Barrett writes: "The Justice Department late Monday night released part of a key internal document used in 2019 to justify not charging President Donald Trump with obstruction, but also signaled it would fight a judge's effort to make the entire document public."

William Barr. (photo: Joshua Roberts/Reuters)
William Barr. (photo: Joshua Roberts/Reuters)


Justice Dept Releases Part of Internal Memo on Not Charging Trump in Russia Probe

By Devlin Barrett, The Washington Post

25 May 21

 

he Justice Department late Monday night released part of a key internal document used in 2019 to justify not charging President Donald Trump with obstruction, but also signaled it would fight a judge’s effort to make the entire document public.

The filing comes after a federal judge excoriated former U.S. attorney general William P. Barr — and the Justice Department more broadly — for their explanations of how and why it decided not to pursue a criminal case against Trump over possible obstruction of the investigation by special counsel Robert S. Mueller III.

The Justice Department filing is likely to both fuel and frustrate Trump’s biggest critics, particularly Democrats who have long argued that Barr stage-managed an exoneration of Trump after Mueller submitted a 448-page report into his findings about his investigation into whether the 2016 Trump campaign conspired with Russia to interfere in the election, and whether Trump tried to obstruct that investigation.

The central document at issue is a March 2019 memo written by two senior Justice Department officials arguing that aside from important constitutional reasons not to accuse the president of a crime, the evidence gathered by Mueller did not rise to the level of a prosecutable case, even if Trump were not president.

Earlier this month, U.S. District Judge Amy Berman Jackson issued a scathing opinion saying that she had read the memo and that it showed that Barr was disingenuous when he cited the document as key to his conclusion that Trump had not broken the law.

She also accused department lawyers of misleading her about the internal discussions that surrounded the memo and ordered the memo be released, though she gave the government several weeks to decide whether to appeal.

As that deadline neared, the government filed papers seeking both to appeal the ruling and to appease the court by offering a partially unredacted version of the document — making the first two pages public, while filing an appeal to try to keep the other half-dozen pages secret.

“In retrospect, the government acknowledges that its briefs could have been clearer, and it deeply regrets the confusion that caused. But the government’s counsel and declarants did not intend to mislead the Court,” the Justice Department lawyers wrote in asking the judge to keep the rest of the document under seal while they appeal her ruling.
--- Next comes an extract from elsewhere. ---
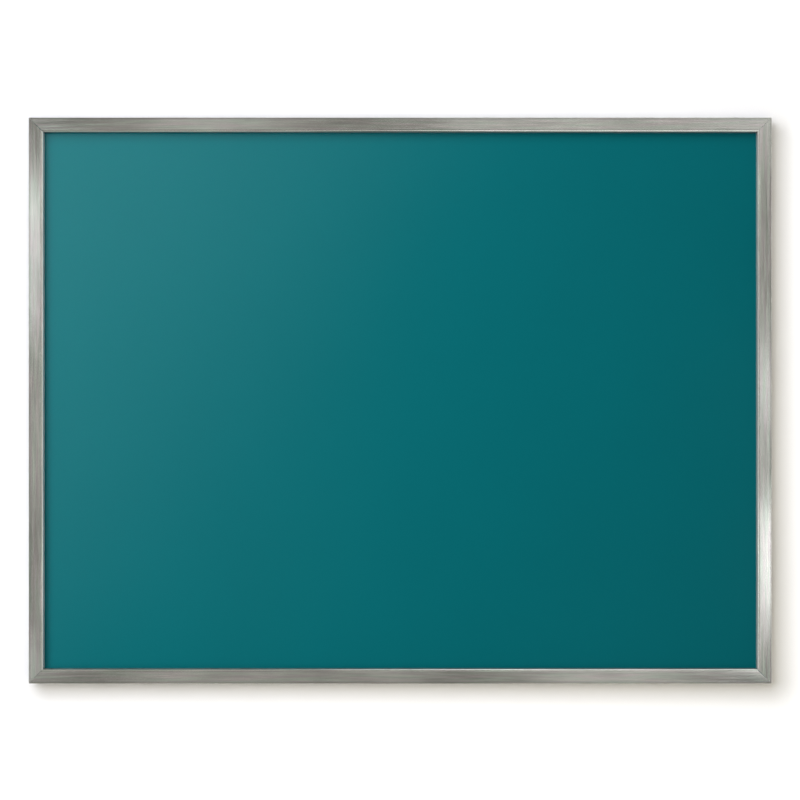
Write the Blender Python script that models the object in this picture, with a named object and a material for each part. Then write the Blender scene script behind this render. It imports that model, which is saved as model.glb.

The parts of the memo released Monday night offer a deeper glimpse into why the judge was angry — and indicate that the decision not to accuse Trump of a crime had been the subject of previous conversations among Justice Department leaders.

The memo written by Steven A. Engel, then the head of the department’s Office of Legal Counsel (OLC), and Edward O’Callaghan, then a senior department official closely involved in supervising the Mueller investigation, was addressed to Barr, then the U.S. attorney general.

“Over the course of the Special Counsel’s investigation, we have previously discussed these issues within the Department among ourselves, with the Deputy Attorney General, and with you since your appointment, as well as with the Special Counsel and his staff. Our conclusions are the product of those discussions, as well as our review of the Report,” the lawyers wrote in the newly public section.

For decades, Justice Department policy has held that sitting presidents could not be charged with a crime. But the memo went beyond that constitutional position, arguing “certain of the conduct examined by the Special Counsel could not, as a matter of law, support an obstruction charge under the circumstances. Accordingly, were there no constitutional barrier, we would recommend, under the Principles of Federal Prosecution, that you decline to commence such a prosecution.”

The memo also argued that the Justice Department should make a decision whether Trump broke the law — even though Mueller had very carefully avoided answering that question, citing Justice Department policy against charging a sitting president.

“The department should reach a conclusion on whether prosecution is warranted,” the memo said. “The department either brings charges or it does not. . . . That principle does not change simply because the subject of the investigation is the president.”

For that reason, Engel and O’Callaghan urged Barr “to determine whether prosecution would be appropriate given the evidence recounted in the Special Counsel’s Report, the underlying law, and traditional principles of federal prosecution.”

Barr ultimately did so, making public arguments about Mueller’s evidence that closely tracked the view expressed in the memo.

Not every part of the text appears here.